In late 1943, the Japanese detected a disturbing improvement in the performance of American torpedoes. Sinkings mounted rapidly, surpassing 300,000 aggregate tons in the month of November 1943.78 A dependable Mark 14 torpedo was the single most important factor in the mid-war surge, but there were several others. Audacious and seasoned executive officers and third officers were promoted to command their own boats. The submarine fleet was equipped with better surface-search radar systems, better sonar, a better periscope, and eventually the Mark 18 electric torpedo, which left no wake. The code-breaking fruits of Pearl Harbor’s communications intelligence hub (Fleet Radio Unit Pacific or “FRUPAC”) were employed to guide submarines, by long-range radio broadcast, directly into the track of oncoming convoys. FRUPAC’s Merchant Marine Unit charted Japanese shipping movements daily, and could provide timely and reliable intelligence of departures, destinations, noon positions, and the whereabouts of enemy minefields. In December 1943, the U.S. Navy’s intelligence division could confidently report that “the enemy’s sea lanes are under constant and forceful attack. . . . Our submarines range unhindered through the maritime vitals of ‘Great East Asia,’ and for more than a year and a half they have been exacting a much heavier toll in merchant tonnage than Japan’s shipyards can possibly replace.”79 That was true in spite of the numerous disappointments of the early submarine campaign, and sinkings were on the verge of rising dramatically. In early 1944, Japanese shipping losses consistently surpassed 200,000 gross tons per month.

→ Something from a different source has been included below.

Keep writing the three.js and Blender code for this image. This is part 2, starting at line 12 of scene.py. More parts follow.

In the last eighteen months of the war, the American submarine force was finally deployed in a thorough campaign to blockade the home islands of Japan. American skippers came to know every bay and inlet of the Japanese coast, better even than they knew their own home shores. The marus were reduced to making desperate port-to-port dashes, with balsa logs and rafts triced down on deck to provide flotation when their ships went down. They took increasingly circuitous routes to avoid the most infested waters. Rather than cross the Yellow Sea, the marus crept along the coast of Korea and down the coast of China, seeking refuge in shallow waters or behind coastal islands. A dark night no longer offered asylum. Equipped with steadily improving radar systems, American submarines could identify and stalk unseen enemy ships to a radius of forty miles. Running on the surface at four-engine speed, at a pace nearing or exceeding 20 knots, and safe from aerial observation, the submarines attacked even the most strongly escorted convoys with impunity. With new sonar detection systems, submarines penetrated minefields to enter the Sea of Japan and severed the last remaining tendons connecting the home islands to the resource-rich territories of Korea and Manchuria.

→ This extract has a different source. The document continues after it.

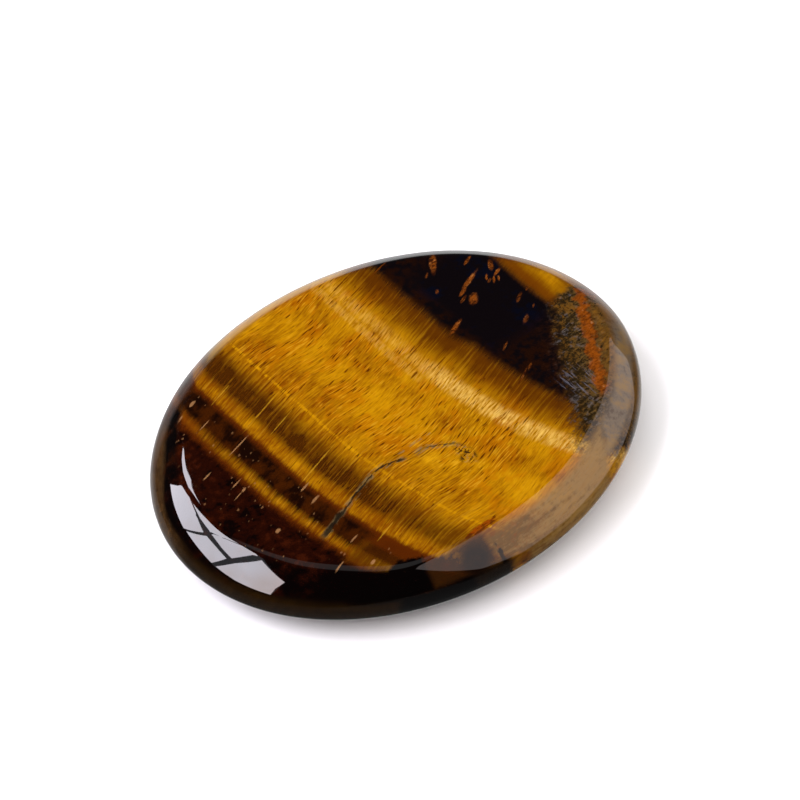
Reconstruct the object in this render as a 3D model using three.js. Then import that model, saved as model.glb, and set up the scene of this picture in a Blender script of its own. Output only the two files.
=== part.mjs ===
// A polished oval palm stone, cut and polished from one piece of banded tiger's eye.
// It lies on a small flat spot under a softly domed underside. Its side swells to a round girdle,
// a convex bevel runs up from the girdle to a low crease, and inside the crease is the polished face.
// Millimetres, +Z up. The origin is the middle of the flat spot, and the stone is longest along X.
import * as THREE from "three";

const LENGTH = 45;
const WIDTH = 35;
const UNDERSIDE_DEPTH = 3.2; // from the girdle down to the flat spot
const FACE_HEIGHT = 3.1; // from the girdle up to the crease
const FACE_CROWN = 0.25; // the polished face is this much higher in its middle
const FACE_INSET = 2.7; // from the outline in to the crease, seen from above
const REST_SPOT = 11; // half length of the flat spot
const GIRDLE_RADIUS = 1.85;
const GIRDLE_DOWN = THREE.MathUtils.degToRad(-50); // where the girdle's round meets the underside
const GIRDLE_UP = THREE.MathUtils.degToRad(42); // and where it meets the bevel
const BEVEL_FULLNESS = 0.7; // 0 is a flat bevel, 1 one that bends evenly all the way up
const CREASE_ROUND = 0.4; // the crease is eased over this width on each side

// Places where the bevel was ground a little less or more than elsewhere, so that the crease
// wanders off the even oval: degrees around from +X, millimetres outwards, and the degrees it spreads.
const GRINDING_MARKS = [
  { at: 239, outwards: 0.8, spread: 14 },
  { at: 198, outwards: -0.25, spread: 12 },
  { at: 118, outwards: 0.45, spread: 25 },
  { at: 303, outwards: -0.2, spread: 11 },
  { at: 347, outwards: 0.35, spread: 15 },
];

const SEGMENTS_AROUND = 104;

const halfLength = LENGTH / 2;
const halfWidth = WIDTH / 2;
const faceLength = halfLength - FACE_INSET; // half length inside the crease
const faceWidth = halfWidth - FACE_INSET;
const girdleZ = UNDERSIDE_DEPTH;
const creaseZ = girdleZ + FACE_HEIGHT;

const point = (r, z) => new THREE.Vector2(r, z);
const girdlePoint = (slope) =>
  point(
    halfLength - GIRDLE_RADIUS * (1 - Math.cos(slope)),
    girdleZ + GIRDLE_RADIUS * Math.sin(slope),
  );

// The section along the long axis, from the middle of the flat spot out, up and in to the middle
// of the polished face.
function section() {
  const under = girdlePoint(GIRDLE_DOWN);
  const shoulderRun = under.y * Math.tan(-GIRDLE_DOWN);
  const underside = new THREE.QuadraticBezierCurve(
    point(REST_SPOT, 0),
    point(under.x - shoulderRun, 0),
    under,
  );

  const girdle = new THREE.EllipseCurve(
    halfLength - GIRDLE_RADIUS,
    girdleZ,
    GIRDLE_RADIUS,
    GIRDLE_RADIUS,
    GIRDLE_DOWN,
    GIRDLE_UP,
  );

  const bevelFoot = girdlePoint(GIRDLE_UP);
  const crease = point(faceLength, creaseZ);
  const bulge = BEVEL_FULLNESS * 0.5 * bevelFoot.distanceTo(crease);
  const bevelBow = point(
    bevelFoot.x - bulge * Math.sin(GIRDLE_UP),
    bevelFoot.y + bulge * Math.cos(GIRDLE_UP),
  );
  const bevelRise = crease.clone().sub(bevelBow).normalize();
  const bevelTop = crease.clone().addScaledVector(bevelRise, -CREASE_ROUND);
  const bevel = new THREE.QuadraticBezierCurve(bevelFoot, bevelBow, bevelTop);

  const faceEdge = point(faceLength - CREASE_ROUND, creaseZ);
  const easedCrease = new THREE.QuadraticBezierCurve(bevelTop, crease, faceEdge);
  const face = new THREE.QuadraticBezierCurve(
    faceEdge,
    point(faceLength / 2, creaseZ + FACE_CROWN),
    point(0, creaseZ + FACE_CROWN),
  );

  return [
    point(0, 0),
    ...underside.getPoints(10),
    ...girdle.getPoints(10).slice(1),
    ...bevel.getPoints(5).slice(1),
    ...easedCrease.getPoints(3).slice(1),
    ...face.getPoints(7).slice(1),
  ];
}

// How far across the stone a ring reaches that reaches r along it: the same distance inside the
// outline on the bevel and the girdle, and in proportion inside the crease.
const across = (r) =>
  r > faceLength ? r - (halfLength - halfWidth) : (r * faceWidth) / faceLength;

// How far the crease has wandered outwards at an angle around the stone.
function wander(angle) {
  const degrees = THREE.MathUtils.radToDeg(angle);
  return GRINDING_MARKS.reduce((sum, mark) => {
    const away = THREE.MathUtils.euclideanModulo(degrees - mark.at + 180, 360) - 180;
    return sum + mark.outwards * Math.exp(-((away / mark.spread) ** 2));
  }, 0);
}

// The share of that wander which a ring takes: all of it at the crease, none at the girdle or the
// middle of the face, and none on the underside.
function wanderShare(r, z) {
  if (z <= girdleZ) return 0;
  return r > faceLength
    ? THREE.MathUtils.smoothstep(z, girdleZ, creaseZ)
    : THREE.MathUtils.smoothstep(r, 0, faceLength);
}

// A lathe makes the stone round, and each ring is then pressed to its oval and stood upright.
function stoneGeometry() {
  const geometry = new THREE.LatheGeometry(section(), SEGMENTS_AROUND);
  const position = geometry.getAttribute("position");
  for (let i = 0; i < position.count; i++) {
    const x = position.getX(i);
    const height = position.getY(i);
    const y = -position.getZ(i);
    const r = Math.hypot(x, y);
    const angle = Math.atan2(y, x);
    const shift = wander(angle) * wanderShare(r, height);
    position.setXYZ(
      i,
      (r + shift) * Math.cos(angle),
      (across(r) + shift) * Math.sin(angle),
      height,
    );
  }
  geometry.deleteAttribute("normal");
  geometry.computeVertexNormals();
  return geometry;
}

const tigersEye = new THREE.MeshStandardMaterial({
  color: 0x9a6410,
  roughness: 0.08,
  metalness: 0,
});

const stone = new THREE.Mesh(stoneGeometry(), tigersEye);
stone.name = "stone";

const palmStone = new THREE.Group();
palmStone.add(stone);

export default palmStone;
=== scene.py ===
import math

import bmesh
import bpy
from mathutils import Matrix, Vector, noise


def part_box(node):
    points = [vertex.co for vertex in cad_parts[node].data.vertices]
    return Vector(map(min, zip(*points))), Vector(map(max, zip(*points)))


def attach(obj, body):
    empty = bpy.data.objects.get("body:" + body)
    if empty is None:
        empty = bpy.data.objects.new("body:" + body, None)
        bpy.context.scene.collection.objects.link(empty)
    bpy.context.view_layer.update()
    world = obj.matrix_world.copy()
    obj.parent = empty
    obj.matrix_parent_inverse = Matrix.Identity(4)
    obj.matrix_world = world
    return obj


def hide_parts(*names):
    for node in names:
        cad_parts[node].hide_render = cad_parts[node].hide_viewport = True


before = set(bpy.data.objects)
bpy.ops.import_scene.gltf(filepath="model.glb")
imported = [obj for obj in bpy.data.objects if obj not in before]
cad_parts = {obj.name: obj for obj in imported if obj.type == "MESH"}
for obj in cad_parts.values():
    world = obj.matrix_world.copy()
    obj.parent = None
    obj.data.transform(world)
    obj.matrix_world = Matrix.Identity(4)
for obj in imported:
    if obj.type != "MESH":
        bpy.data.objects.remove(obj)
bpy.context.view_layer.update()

# Camera
# The stone is seen from 49 degrees above and half a metre away, in a telephoto view.
# Its long axis is turned 41 degrees from the picture's width, rising to the right.
scene = bpy.context.scene
MM = 0.001
GIRDLE_HEIGHT = 3.2 * MM
VIEW_HEADING = math.radians(41.09)
VIEW_ELEVATION = math.radians(49)
VIEW_DISTANCE = 500 * MM
AIM_RIGHT = 0.22 * MM  # the picture's middle is this far to the right of the stone's
AIM_UP = 2.56 * MM
SENSOR_WIDTH = 36  # this and the focal length are in millimetres, as the camera takes them
FOCAL_LENGTH = 270
NEAREST_SEEN = 50 * MM
FARTHEST_SEEN = 20_000 * MM
middle = Vector((0, 0, GIRDLE_HEIGHT))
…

The asphyxiation of Japan’s sea communications was in itself sufficient to destroy the nation’s capacity to wage war, a point laid bare by a few statistics on the oil situation. With negligible domestic oil production, Japan’s imperialist project could not survive without a stable supply from the conquered territories of Borneo and Sumatra. Japanese naval planners had predicted self-sufficiency as soon as the captured oilfields were brought up to full production. But the vital artery was to be sustained by a handful of slow (and thus vulnerable) oil tankers. In 1942 (a frustrating year for the American submarine force, as we have seen), the Japanese lost just four tankers. In 1943, the figure rose to 23; in 1944, it was 132; and in the first eight months of 1945, the Allies destroyed 103 Japanese tankers. In 1942, 40 percent of East Indies crude oil production safely reached Japan. In 1943, that proportion declined to 15 percent; in 1944, it fell to 5 percent; and after March 1945, not a single drop arrived on Japanese shores. Crude oil reserves, having peaked at twenty million barrels in early 1941, diminished to fewer than a million in the fourth quarter of 1944.80 The Japanese met the crisis with a crash tanker-building program, and by converting ordinary merchant ships to carry oil. But shipbuilding required steel, while the reverse was equally true—the steel mills required coking coal and iron ore that must be imported by sea. From a 1943 peak of 7.8 million tons, ingot steel production plummeted to a per-annum production rate of about 1.5 million tons in 1945, or about 15 percent of the industry’s production capacity. As the aerial bombing campaign reached its zenith in 1945, devastating Japan’s transport system and industrial areas, the nation’s war production had already been hollowed out by the interdiction and destruction of its sea communications.
By the war’s end, the Pacific submarine force would sink more than 1,100 marus, amounting to more aggregate tonnage than Japa
n had possessed on December 7, 1941. With fewer than 2 percent of all naval personnel, the submariners could claim credit for more than half of all Japanese ships sunk during the war, and 60 percent of the aggregate tonnage. Although their primary strategic purpose was to destroy the enemy’s seaborne commerce, the submarines also sent 201 Japanese warships to the bottom, with a combined tonnage of 540,192.81
These triumphs were not achieved cheaply. Fifty-two World War II submarines “remain on patrol,” to borrow the submariners’ poignant euphemism. Forty-one boats are known to have been destroyed by enemy attack. The submarine force was very small when compared to the rest of the navy—the submarine service had a wartime average personnel strength of just 14,750 officers and enlisted men. About 16,000 men altogether made at least one war patrol. Of these, 375 officers and 3,131 men gave their lives—a mortality rate of 22 percent, higher than that for any branch of the armed services. It is perhaps understandable, then, that the submarine force demanded and received recognition of its tremendous contribution to the defeat of Japan. Charlie Lockwood, after the war, told a former skipper who had accepted a post on the faculty of the Naval Academy, “Now don’t teach those midshipmen that the submariners won the war. We know there were other forces fighting there, too. But if they kept the surface forces and the flyboys out of our patrol areas we would have won the war six months earlier.”82
* Maru was the suffix applied to the names of Japanese freighters, troopships, and oil tankers. American submariners employed the term to refer to any such vessel.